“Go to your dresser. Open the middle drawer. Pick pants other than sweatpants. And repeat with a clean shirt.”
This is a typical conversation I will have with myself after suffering from a panic attack the previous night. Panic attacks leave me in an aftermath that sometimes is just as scary as the attack. All I can feel is numbness. It’s as if my motions slow down and if I am not aware of myself, I will just stay in a position for a long time like staring at myself brushing my teeth. As much as this is scary, I find it fascinating and extremely funny.
Rule one of post panic attacks is to not push myself otherwise I’ll end up where I started and likely that’s on the floor with an empty glass of green juice and mascara sprawled across my face. So after I managed to put on pants (what an accomplishment!) and a clean shirt (another moment worthy of a prize!), I made a pact myself that the goal of the day was to walk downtown to the bookstore and buy a book. A simple task for most, but to the anxious one this can be like climbing a mountain.
As I embarked on my journey, I decided to call my mother. She had stayed on the phone the entire time I panicked and I knew she would want to know that I had picked myself up off the floor. I love my mother. She knows me all too well. Before I even mentioned what I was doing, she said “Go be with the living.” I gritted my teeth because she was totally right, but I really wanted to be under my covers watching Gabby Bernstein lectures and eating butternut squash. “You know people are more depressed when they are isolated.” I was actually going to be very happy watching online spiritual lectures and learning new ways to cook kale under the covers, but I’ll go be in vicinity of other humans. “Call you later honey, go buy a green juice.” In fact “call you later” means “I love you, but hopefully you’ll have such a great day, that I won’t have to call you unless I get alarming messages of panic.”
Rule two of post panic attacks is to do something nice for yourself, which in today’s case was buy a book. I absolutely love reading, but it’s usually focused on ASSET-related information; mindfulness, science of exercise, spirituality. I needed to buy a downright stupid book. And I did. Perfecto.
And because I got out of bed, put on pants other than sweats, did my makeup, ate avocado toast, called my mother, walked downtown, bought a book, I deserved a gluten-free, vegan, peanut butter, chocolate chip cookie fresh from the farmer’s market.
Those two hours felt like an entire frickin’ day. Who knew a trip to the bookstore could be so exhausting? Damn those florescent lights, I blame them. Though I still wanted to climb under my covers, I chose not to. I chose to do what’s best for me. Sometimes doing what’s best for ourselves may feel like we are doing the hardest thing in the world.

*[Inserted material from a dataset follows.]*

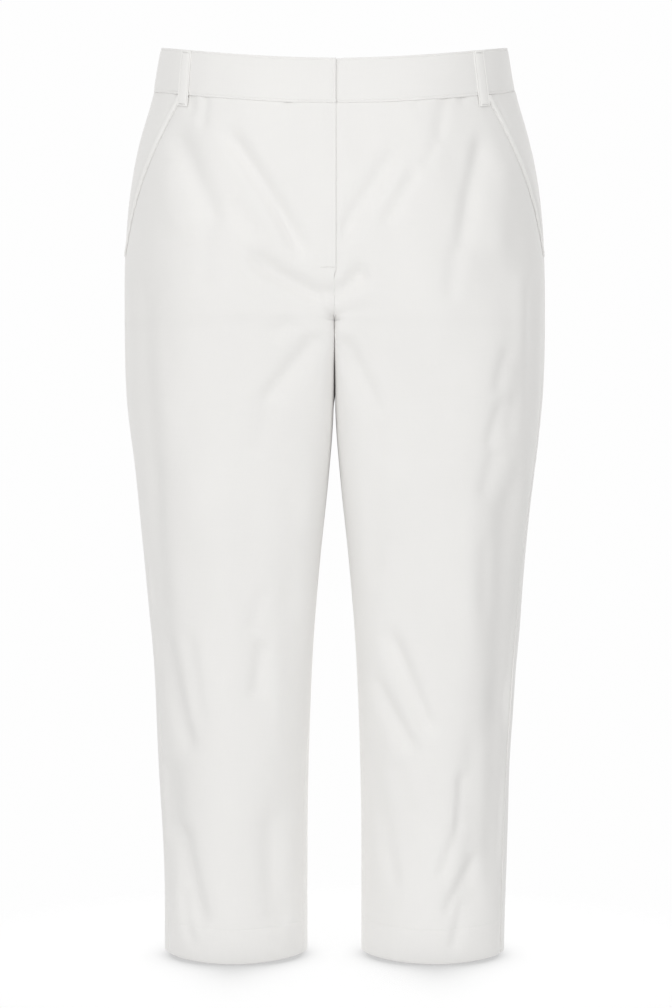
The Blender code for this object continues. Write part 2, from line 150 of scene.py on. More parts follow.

I wrote this post because we all have mountains we have to climb internally. Mine is an anxiety disorder. And although it’s a pain in the ass, it’s the funniest best gift I could ever ask for. I think we all need to appreciate what makes us unique and embrace that. And most importantly, we need to do nice things for ourselves. Go do something you normally wouldn’t do. For me, it was getting a stupid book. Life is meant to be enjoyed even in our darkest hours.